The sites of Mor Sabor and Afroth Jacobite Syrian Orthodox Cathedral were built in 825 AD and named after two Syrian Orthodox bishops who arrived India in 825 AD, Mor Sabor and Mor Afroth. The Patriarchs of Antioch who visited India have visited this ancient cathedral in Nedumbassery starting with HH.Patriarch Ignatious Peter IV of Antioch in 1876. Malankara Metropolitan Bishop St. Athanasius Paulose Pynadath (1918–53) of Jacobite Syrian Orthodox Church frequently visited Mor Sabor and Mor Afroth Jacobite Church in Nedumbassery as it was his home parish. This church was a decision making centre of Jacobite Syrian Church of India as all Indian bishops and middle East Syriac bishops routinely visited here..

==Education==
An English High school was built at Nedumbassery in 1939 by Jacobite Syrian Bishop H.E. Mor Gregorios Vayaliparambil (also the first chairman of Mor Athanasious College Association, Kothamangalam) and was known as 'Mor Athanasious High School'. This school provided education to all people in the nearby areas including Angamaly and Perumbavur. The school has been a source of education to all classes of people and has produced many IAS officers and top bureaucrats for India. In 1949 Mor Gregorios Vayaliparambil Pynadath constructed a new church in Nedumbassery, opposite his school known as St.George Jacobite Syrian Church.

==Economy==
There was a manufacturing unit built using Japanese collaboration functioning here in the late 1960s called 'Toshiba Anand' which was since then decommissioned. A state-owned heavy agro machinery industry called 'KAMCO' (Kerala Agro Machinery Corporation Ltd) is also functioning here. The Japanese delegation of agricultural scientist had conducted study of paddy cultivation in Nedumbassery in a joint venture with Government of India in the 1960s. Nedumbassery was historically used for rice cultivation and large paddy fields - prior to airport land acquisition.

There is a Panchayat office and post office at Kariyad in Nedumbassery.

=== Cochin International Airport ===

Nedumbassery is the location of Cochin International Airport, the first airport in India built from a P3 development portfolio.
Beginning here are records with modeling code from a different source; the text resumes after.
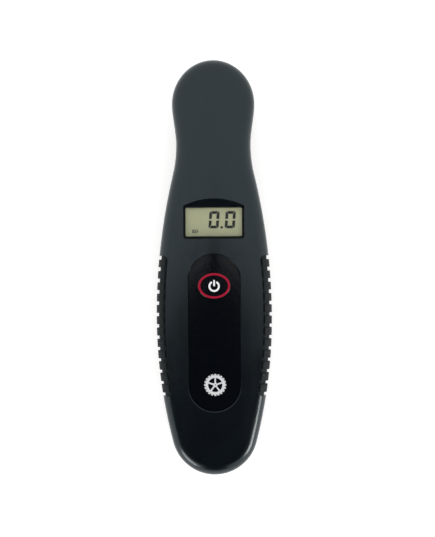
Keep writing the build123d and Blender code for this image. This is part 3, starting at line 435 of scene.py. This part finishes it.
DIGIT_WIDE, DIGIT_HIGH, DIGIT_BASE, SLANT = 3.65, 6.2, DISPLAY_LOW.y / MM + 4.25, 0.073
STROKE, CLIP, GAP, OUTER_BREAK, INNER_BREAK = 1.0, 0.42, 0.03, 0.2, 0.36
TENS_LEFT, ONES_LEFT, POINT_X, POINT_RISE, POINT_RADIUS = -1.95, 3.88, 2.86, 0.36, 0.46
SEGMENT_LIFT, SEGMENT_THICK = 0.01, 0.02


def zero_bars():
    """Outlines of the six lit bars of a zero, from its lower left corner."""
    wide, high, middle = DIGIT_WIDE, DIGIT_HIGH, DIGIT_HIGH / 2
    top = [
        (CLIP + GAP, high),
        (wide - CLIP - GAP, high),
        (wide - STROKE - GAP, high - STROKE),
        (STROKE + GAP, high - STROKE),
    ]
    upper_left = [
        (0, middle + OUTER_BREAK),
        (0, high - CLIP),
        (0.7 * CLIP, high - 0.3 * CLIP),
        (STROKE, high - STROKE - GAP),
        (STROKE, middle + INNER_BREAK),
    ]

    def flip_x(outline):
        return [(wide - x, y) for x, y in outline]

    def flip_y(outline):
        return [(x, high - y) for x, y in outline]

    lower_left = flip_y(upper_left)
    return [top, flip_y(top), upper_left, lower_left, flip_x(upper_left), flip_x(lower_left)]


def lay_on_display(work, outline, corner):
    """Put a slanted outline on the display's face."""
    shape = [(corner[0] + x + SLANT * y, corner[1] + y) for x, y in outline]
    low = DISPLAY_TOP + SEGMENT_LIFT
    slab(work, shape, low, low + SEGMENT_THICK)


def display_digits():
    """The reading 0.0: two zeros with their bars apart, and the point between them."""
    for name, left in (("digit_tens", TENS_LEFT), ("digit_ones", ONES_LEFT)):
        work = bmesh.new()
        for outline in zero_bars():
            lay_on_display(work, outline, (left, DIGIT_BASE))
        piece(name, finish_flat(name, work), "housing", SEGMENT)
    work = bmesh.new()
    dot = ellipse_line(POINT_RADIUS, POINT_RADIUS, (0, 0), 20)
    lay_on_display(work, dot, (POINT_X, DIGIT_BASE + POINT_RISE))
    piece("digit_point", finish_flat("digit_point", work), "housing", SEGMENT)


def display_sign():
    """A small battery sign in the display's lower left corner: outline, tip and two cells."""
    left, low = -7.8, DISPLAY_LOW.y / MM + 2.62
    wide, high, line = 1.9, 1.2, 0.22
    tip_wide, tip_high, cell_wide, cell_high = 0.24, 0.44, 0.36, 0.48
    cells_at, cell_pitch = 0.4, 0.58
    bars = [
        (left, low, wide, line),
        (left, low + high - line, wide, line),
        (left, low, line, high),
        (left + wide - line, low, line, high),
        (left + wide, low + (high - tip_high) / 2, tip_wide, tip_high),
        (left + cells_at, low + (high - cell_high) / 2, cell_wide, cell_high),
        (left + cells_at + cell_pitch, low + (high - cell_high) / 2, cell_wide, cell_high),
    ]
    # Bars that cross end at slightly different heights, so that no two faces share a plane.
    first_top, step = 0.025, 0.001
    work = bmesh.new()
    for number, (x, y, size_x, size_y) in enumerate(bars):
        outline = [(x, y), (x + size_x, y), (x + size_x, y + size_y), (x, y + size_y)]
        slab(work, outline, DISPLAY_TOP + SEGMENT_LIFT, DISPLAY_TOP + first_top + step * number)
    piece("display_sign", finish_flat("display_sign", work), "housing", SEGMENT)


def display_edge_shade():
    """A black border under the window lens, darkening the display's edges where the window's walls shade
    them: painted shade.
    """
    low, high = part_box("window_lens")
    edge, sides, foot, head = 0.06, 0.75, 0.85, 0.5
    outer_corner, inner_corner, lift, thickness = 0.9, 0.4, 0.02, 0.03
    left, right, bottom, top = low.x / MM, high.x / MM, low.y / MM, high.y / MM
    outer = rounded_rectangle(left + edge, bottom + edge, right - edge, top - edge, outer_corner)
    inner = rounded_rectangle(left + sides, bottom + foot, right - sides, top - head, inner_corner)
    under = low.z / MM + lift
    over = under + thickness
    work = bmesh.new()
    rings = []
    for outline, z in ((outer, under), (inner, under), (inner, over), (outer, over)):
        rings.append([work.verts.new((x * MM, y * MM, z * MM)) for x, y in outline])
    for first, second in zip(rings, rings[1:] + rings[:1]):
        count = len(first)
        for number in range(count):
            after = (number + 1) % count
            work.faces.new((first[number], first[after], second[after], second[number]))
    # Painted shade: a black sheet under the lens round the display's edges, standing in for the shade of
    # the window's walls.
    piece("display_edge_shade", finish_flat("display_edge_shade", work), "housing", EDGE_SHADE_BLACK)


# ---------------------------------------------------------------- stage

def floor():
    """A plain white light table just under the object; clear when seen from below."""
    half_side, drop = 3.0, 0.0002
    work = bmesh.new()
    bmesh.ops.create_grid(work, x_segments=8, y_segments=8, size=half_side)
    bmesh.ops.translate(work, verts=work.verts, vec=(0, 0, -drop))
    mesh = bpy.data.meshes.new("studio_floor")
    work.to_mesh(mesh)
    work.free()
    ground = bpy.data.objects.new("studio_floor", mesh)
    bpy.context.scene.collection.objects.link(ground)
    made = material("studio_paper", (0.9, 0.9, 0.9), 0.9, specular=0.0)
    tint(made, noise(made, 3, 2), (0.89, 0.89, 0.89), (0.91, 0.91, 0.91))
    shader = made.node_tree.nodes["Principled BSDF"]
    shader.inputs["Emission Color"].default_value = (1.0, 0.96, 0.94, 1)
    shader.inputs["Emission Strength"].default_value = 0.42
    tree = made.node_tree
    side = tree.nodes.new("ShaderNodeNewGeometry")
    clear = tree.nodes.new("ShaderNodeBsdfTransparent")
    choose = tree.nodes.new("ShaderNodeMixShader")
    tree.links.new(side.outputs["Backfacing"], choose.inputs[0])
    tree.links.new(shader.outputs["BSDF"], choose.inputs[1])
    tree.links.new(clear.outputs["BSDF"], choose.inputs[2])
    tree.links.new(choose.outputs["Shader"], tree.nodes["Material Output"].inputs["Surface"])
    ground.data.materials.append(made)
    ground.visible_glossy = False


def dark_card(name, outline):
    """A black card that only glossy reflections see."""
    work = bmesh.new()
    work.faces.new([work.verts.new(corner) for corner in outline])
    card = bpy.data.objects.new(name, finish_flat(name, work))
    bpy.context.scene.collection.objects.link(card)
    card.data.materials.append(material(name, (0.002, 0.002, 0.003), 0.9))
    card.visible_camera = False
    card.visible_diffuse = False
    card.visible_shadow = False
    card.visible_transmission = False


def dark_cards():
    """The dark side of the studio: round the camera, over the lower end, and beyond it."""
    height = 1.02
    tip = [(0.045, 0.075), (0.06, 0.02), (0.2, 0.0), (0.45, -0.02)]
    wing = [(0.75, -0.08), (1.25, -0.12), (2.6, -0.5), (2.6, -1.6)]
    half = tip + wing
    over = [(x, y, height) for x, y in half] + [(-x, y, height) for x, y in reversed(half)]
    dark_card("overhead_card", over)
    wide, back, low = 0.42, -1.2, 0.12
    end = [(-wide, back, low), (wide, back, low), (wide, back, height), (-wide, back, height)]
    dark_card("end_card", end)


def area_light(name, place, aim, wide, high, power, colour):
    """A soft rectangular light pointed at a place."""
    data = bpy.data.lights.new(name, "AREA")
    data.shape = "RECTANGLE"
    data.size = wide
    data.size_y = high
    data.energy = power
    data.color = colour
    lamp = bpy.data.objects.new(name, data)
    lamp.location = place
    lamp.rotation_euler = (Vector(aim) - Vector(place)).to_track_quat("-Z", "Y").to_euler()
    bpy.context.scene.collection.objects.link(lamp)


def studio():
    """White surroundings, soft low lights beside the lower end, the floor and the dark cards."""
    world = bpy.data.worlds.new("studio")
    world.use_nodes = True
    background = world.node_tree.nodes["Background"]
    background.inputs["Color"].default_value = (0.965, 0.99, 1.0, 1)
    background.inputs["Strength"].default_value = 1.0
    bpy.context.scene.world = world
    warm, aim = (1.0, 0.93, 0.88), (0, -0.05, 0.012)
    area_light("soft_left", (-0.72, -0.80, 0.19), aim, 0.5, 0.2, 3.4, warm)
    area_light("soft_right", (0.97, -0.50, 0.21), aim, 0.45, 0.26, 4.6, warm)
    floor()
    dark_cards()


def camera():
    """Straight above, with 194.7 mm in view lengthways at the height of the joint line."""
    data = bpy.data.cameras.new("camera")
    data.sensor_width = 36.0
    distance, covered, plane = 1.0, 0.1947, 0.012
    aside, along, roll = 0.00125, -0.0004, -0.32
    data.lens = data.sensor_width * distance / covered
    data.clip_start = 0.01
    eye = bpy.data.objects.new("camera", data)
    eye.location = (aside, along, plane + distance)
    eye.rotation_euler = (0, 0, math.radians(roll))
    bpy.context.scene.collection.objects.link(eye)
    bpy.context.scene.camera = eye


bpy.context.scene.view_settings.view_transform = "Standard"
studio()
camera()
key_marks()
panel_mark()
display_digits()
display_sign()
display_edge_shade()
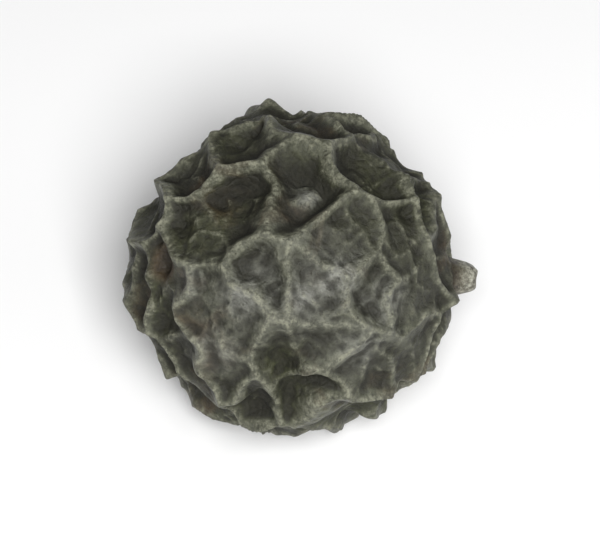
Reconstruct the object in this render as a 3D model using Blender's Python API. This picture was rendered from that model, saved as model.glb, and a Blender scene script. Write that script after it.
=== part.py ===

It also houses the airport's solar plant, making it the first fully solar powered airport in India and the world. Due to its location, the airport is colloquially referred to as Nedumbassery Airport among the local populace. As a result of the previous geography of Nedumbassery, the entire airport was built by filling vast paddy fields with special government permission.

The airport has since has been the principal airport serving Kerala, being key contributor to the economic growth of Nedumbassery and Greater Kochi, since initial civil operations were transferred from the INS Garuda naval enclave within the city east of Kochi. In addition, it has become the eighth largest airport in terms of passenger movement within India as of 2024.

A new approach road has been built exclusively from the NH544 to the airport and new hotels and businesses have come up on the sides on the new road with a bridge above the railway underpass, in alignment with aerotropolis design plans of Nedumbassery.